Kojoley commented 3 years ago

The change permitted seeking to end of input.

There are tests for that from the beginning, even before this PR: https://github.com/boostorg/spirit/blob/e8b4b10d1e47c1b1b7fe8efee88fdadbd56e6af8/test/x3/seek.cpp#L34-L37

Could you please show an example of what you talking about maybe?

vtnerd commented 3 years ago

The code should still have UB, there's no return at the end. This error was copied from the original qi ("repository") code. return true is insufficient without checking the subject first and return false is insufficient for the eoi of case. The tests likely pass because of the UB. I think a do-while is what I was trying to do here.

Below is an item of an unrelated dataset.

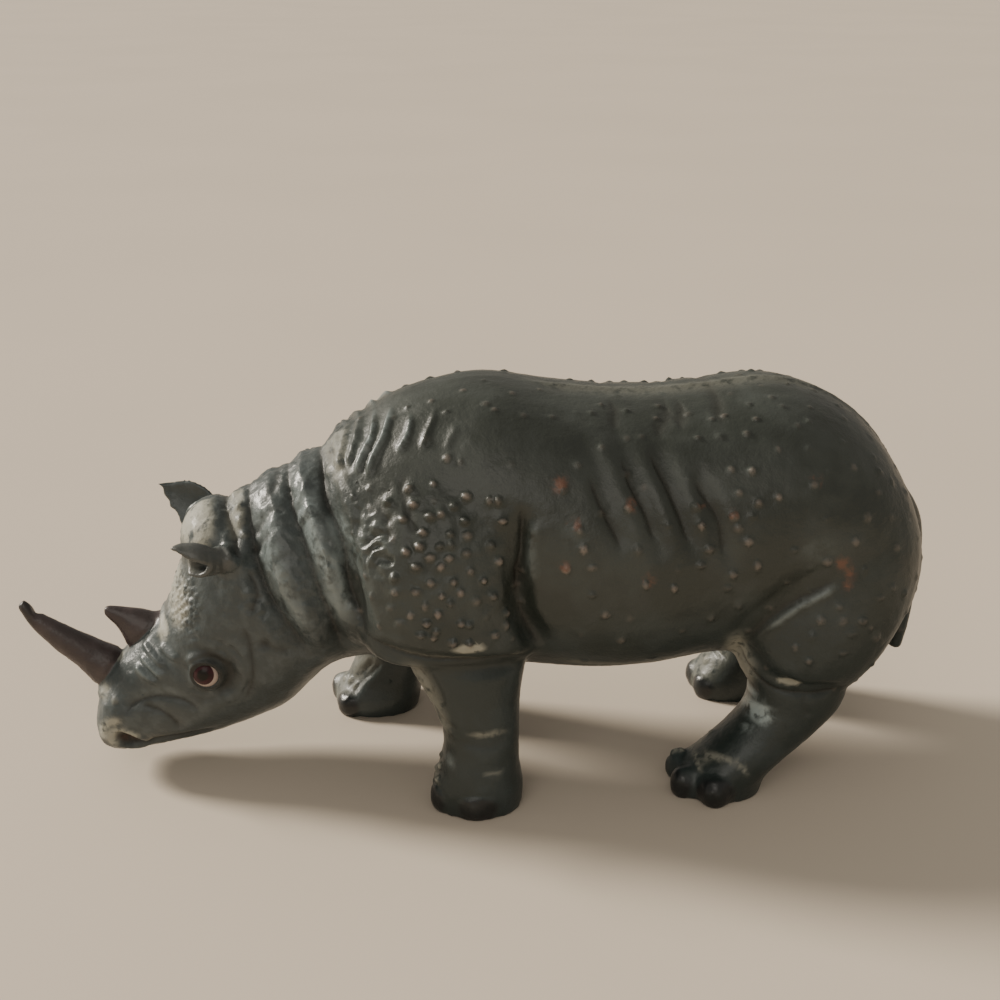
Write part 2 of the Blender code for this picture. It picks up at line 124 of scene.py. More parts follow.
# Raised wrinkles: height and half width of the crest, then half width and strength of the painted highlight
# along it, or 0
RIDGES = (
    (((-13.8, 63.8), (-15.3, 60.6), (-17.3, 57.4), (-18.2, 55.0)), 0.85, 0.3, 0.35, 0.5),
    (((-16.6, 62.6), (-17.2, 60.0), (-18.8, 57.6), (-20.2, 55.0)), 0.8, 0.3, 0.35, 0.5),
    (((-18.8, 61.4), (-20.0, 58.6), (-21.3, 55.9)), 0.7, 0.3, 0.0, 0.0),
    (((-20.8, 60.6), (-21.9, 57.8), (-22.6, 55.0)), 0.65, 0.3, 0.0, 0.0),
    (((-11.0, 63.6), (-11.8, 61.2), (-13.6, 58.8)), 0.5, 0.3, 0.3, 0.4),
    (((-7.0, 64.4), (-8.5, 62.2), (-10.0, 59.4)), 0.4, 0.3, 0.0, 0.0),
    (((-4.0, 63.0), (-5.4, 61.1), (-6.2, 59.6)), 0.25, 0.35, 0.0, 0.0),
    (((-57.4, 21.0), (-55.2, 19.6), (-53.2, 18.8)), 0.75, 0.42, 0.6, 0.2),
    (((-56.4, 22.6), (-54.2, 21.2), (-52.2, 20.0)), 0.75, 0.42, 0.6, 0.2),
    (((-56.0, 24.2), (-53.8, 22.8), (-52.0, 21.8)), 0.65, 0.42, 0.0, 0.0),
    (((-53.0, 24.9), (-51.1, 23.9), (-49.3, 23.4)), 0.55, 0.5, 0.0, 0.0),
    (((-48.4, 22.8), (-47.2, 24.4), (-45.0, 25.3), (-42.8, 25.0), (-41.5, 23.2)), 0.7, 0.5, 0.0, 0.0),
    (((42.0, 25.6), (43.9, 30.2), (48.0, 34.2), (51.7, 36.6), (55.0, 38.6)), 0.4, 0.5, 0.0, 0.0),
    (((7.0, 51.0), (6.5, 46.0), (6.4, 40.4)), 0.6, 0.7, 0.8, 0.2),
    (((-30.6, 48.6), (-28.9, 50.6), (-27.6, 53.4)), 0.5, 0.4, 0.0, 0.0),
    (((-30.0, 46.4), (-28.2, 48.6), (-27.0, 50.6)), 0.45, 0.4, 0.0, 0.0),
    (((-30.4, 50.8), (-29.2, 53.0), (-28.6, 55.0)), 0.4, 0.4, 0.0, 0.0),
    (((-24.6, 53.2), (-24.0, 55.6), (-23.8, 57.6)), 0.45, 0.4, 0.0, 0.0),
    (((-22.8, 55.2), (-22.9, 57.6), (-23.0, 59.2)), 0.4, 0.35, 0.0, 0.0),
)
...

vtnerd commented 3 years ago

Ah, wait, forever loop, damn.

vtnerd commented 3 years ago

Ok, now I remember. Its in the comment. I'll add a test but it may not be immediate.

The problem is seek[eol | eoi]. If the input string is \n, it matches eol, hits the forever loop and increments, then does an eoi correctly but misses the last check since its one-past the last character.

And how does the change create a one past end of input case? That happened in the subject ?

Kojoley commented 3 years ago

Ok, now I remember. Its in the comment. I'll add a test but it may not be immediate.

The problem is seek[eol | eoi]. If the input string is \n, it matches eol, hits the forever loop and increments, then does an eoi correctly but misses the last check since its one-past the last character.

Could you please write a reproducer? This work just fine:

#include <boost/spirit/home/x3.hpp>

namespace x3 = boost::spirit::x3;

int main()
{
    char const* s = "\n", * e = s + std::strlen(s);
    bool r = parse(s, e, x3::seek[x3::eol | x3::eoi]);
    if (r) std::cout << (s == e ? "Match\n" : "Partly parsed:" + std::string(s, e) + "\n");
    else std::cout << "Fail\n";
}

As I already said I tried to reproduce an issue without any success.

And how does the change create a one past end of input case? That happened in the subject ?

Quoting myself from the first post:

#include <boost/spirit/home/x3.hpp>
namespace x3 = boost::spirit::x3;
int main() {
    char const* x = " ";
    x3::phrase_parse(x, x+1, x3::seek['!'], x3::space);
}

from sourceforge.net/p/spirit/mailman/spirit-general/?viewmonth=202004

seek seems to be missing the fact that a parser can advance an iterator (are they allowed to actually a good question), what happens all the time with skippers.